With the exception of the Florida challenges, civil liberties groups and civil rights organizations have also been virtually mute on the issue. They have filed few lawsuits and have not mounted any sustained lobbying campaign in Congress or state legislatures to get the discriminatory voting laws changed. Many conservatives passionately defend the policy of ex-felon disenfranchisement. They claim that barring criminals from voting sends the strong message that if you break the law you should pay, and continue to pay. To some the argument makes most sense if all or most of the disenfranchised ex-felons were convicted murderers, rapists, or robbers, and they were denied the vote because of a court-imposed sentence. This is not the case. A significant number of ex-felons were jailed for non-violent crimes such as drug possession, passing bad checks, or auto theft.

None of the states that bar felons from voting in near perpetuity require that judges strip them of their voting rights as part of their sentence based on the seriousness of the crime or the severity of the punishment.

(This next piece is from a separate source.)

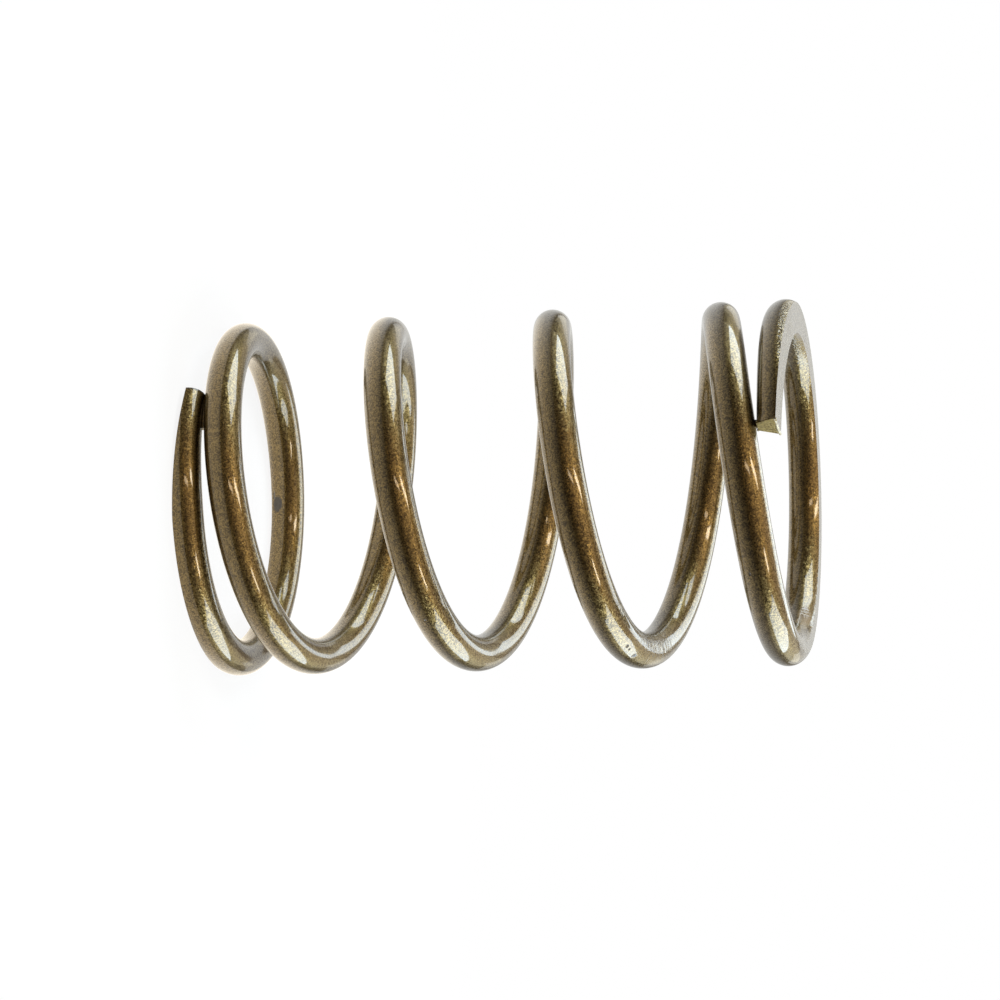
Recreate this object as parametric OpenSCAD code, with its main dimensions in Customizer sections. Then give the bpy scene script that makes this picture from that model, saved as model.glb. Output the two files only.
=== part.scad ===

In most instances ex-felons have fully served their sentence and have paid their debt to society. Imprinting them with the legal and social stigma of hereditary criminals and banning them from voting until death mocks the notion that once prisoners pay their debt to society they deserve a second chance.

The denial of the vote on dubious legal grounds to a growing number of adults whose votes might determine the outcome of a close and pivotal presidential election is no less shameful. In 2004, it won't take vote machinations by Florida state officials to make or break a president. The ex-felon vote bans in states may do that.